I stayed in a room with a book of dream interpretations on the bedside table in October. It taught how to read into the symbolism of images that populated the unconscious, to decipher meaning from the unassuming fragments of the night. Around the same time, I began to keep a dream diary. And shortly after, I moved in to a new apartment, in a new city that was once familiar to me. To decorate my sparsely furnished room with more than the requisite fixings, I scoured eBay for a poster of a movie I hadn’t yet seen but had read portions of the screenplay of for a college elective: Dreams by Akira Kurosawa, a rainbow settling across a meadow, the back of a boy who would become a man as he headed into the beauty of the unknown. A fox wedding.

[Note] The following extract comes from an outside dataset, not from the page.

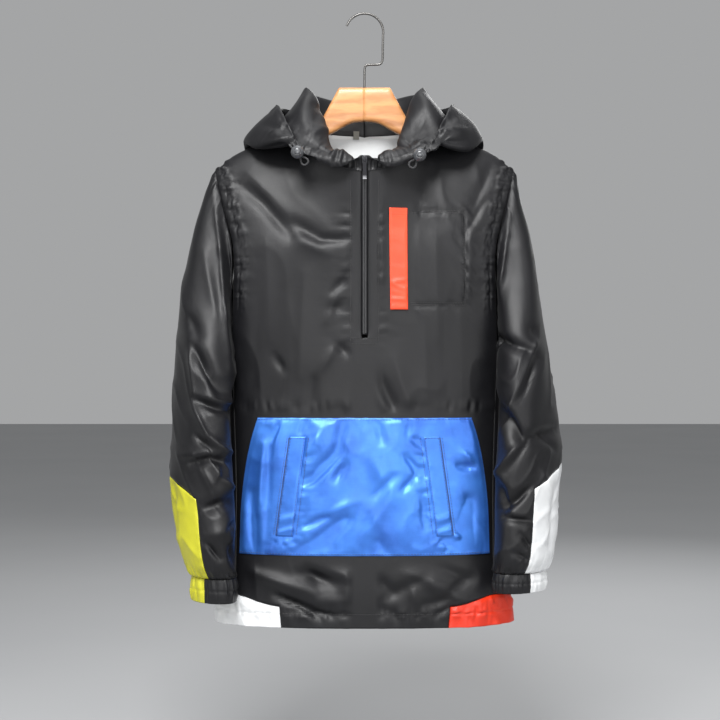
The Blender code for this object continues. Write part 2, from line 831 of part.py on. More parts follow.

The screenplay lives on in my head because its narrative had been charmingly stylized, novelistic; it read like a series of short stories rather than a traditional script, and Kurosawa’s translated writings had made an impression on my sleepy-eyed self at that point in time, ten years ago, scouting B5 chirashi posters of the very same. In this way, through material objects like rare edition movie posters of luxury and waste, the past seems to renew its landmarks and patterns, as though seen in the distance from a map; we circle around the same point, in concentric circles radiating outward, until we’ve reached where it is that we’re going. Sometimes that place is simply a space that has been waiting for us all along: the space to dream. The year of Dreams.
Dreams begins with a fox wedding, ritualistic and mysterious and foreboding, and quickly transitions into the spiritual guardians of a peach orchard, then a spiritual embodiment of a deathly snowstorm, who is unsurprisingly a beautiful maiden with a safety blanket for the male traveler of the segment. Taken from his own nightly visions, Kurosawa’s reimagining of these fleeting moments is replete with the kind of symbolism that my dream interpretation book (and former psychotherapist) would have found fertile for analysis. Yet, the magic of his surreal ephemera is not their latent symbolism but their easy access; the uncanny logic of his dream worlds is self-contained and immediately transmissible to the viewer through snatches of dialogue and exposition.
It makes perfect sense for the short periods we are immersed in each dream that the characters defy social codes and convention and that the impossible is given free reign. At no point do we stop to question why the army commander is followed through a tunnel by a platoon of his dead comrades; instead, we are caught on their pallid blue faces, their rigidity, their undeniable pathos as he apprehends them with a guilty conscience for remaining alive. Nor do we question how the painter enters a Van Gogh painting to meet his prolific artistic inspiration (played by a dour Martin Scorsese, with heartening dialogue about the fact of painting, its all-consuming intensities comparable to the onward thrust of a locomotive) in fields of gold. All’s fair in love and war, and all’s fair in the world of Kurosawa’s dreamscapes as well. For a man who went to art school as a painter but was unable to make a living off his art, Dreams stands as a testimony to his belief in the dream of a young man.
Split into eight vignettes that examine nuclear fallout, the consequences of choice, and a well-lived life, the anthology of the director’s recurring dreams is a mesmerizing escape into his runaway imagination — but rather than function as pure escapist fantasy of nonsensical madness, it seems to at turns caution and remind us of his latent theme of respecting nature. Episodic and painterly, the interludes are not separate aesthetic objects, little miniature puzzle boxes, so much as they are prescient warnings that tug at the deepest parts of us: our fears of aging, of environmental degradation due to human culpability, the power of nature to subsume us entirely.
As we enter the new year with the heaviness that comes of conflict, I pass the days at my desk waiting for a call from the framers, for me to pick up my finished Dreams poster from the shop on the corner — ruminating on the significance of these midnight images, what unknowns they predict and revive while yet asserting the power of the imagination to recover: to rebuild, one dream at a time, that which connects us all beyond the passing shadow of surface separation.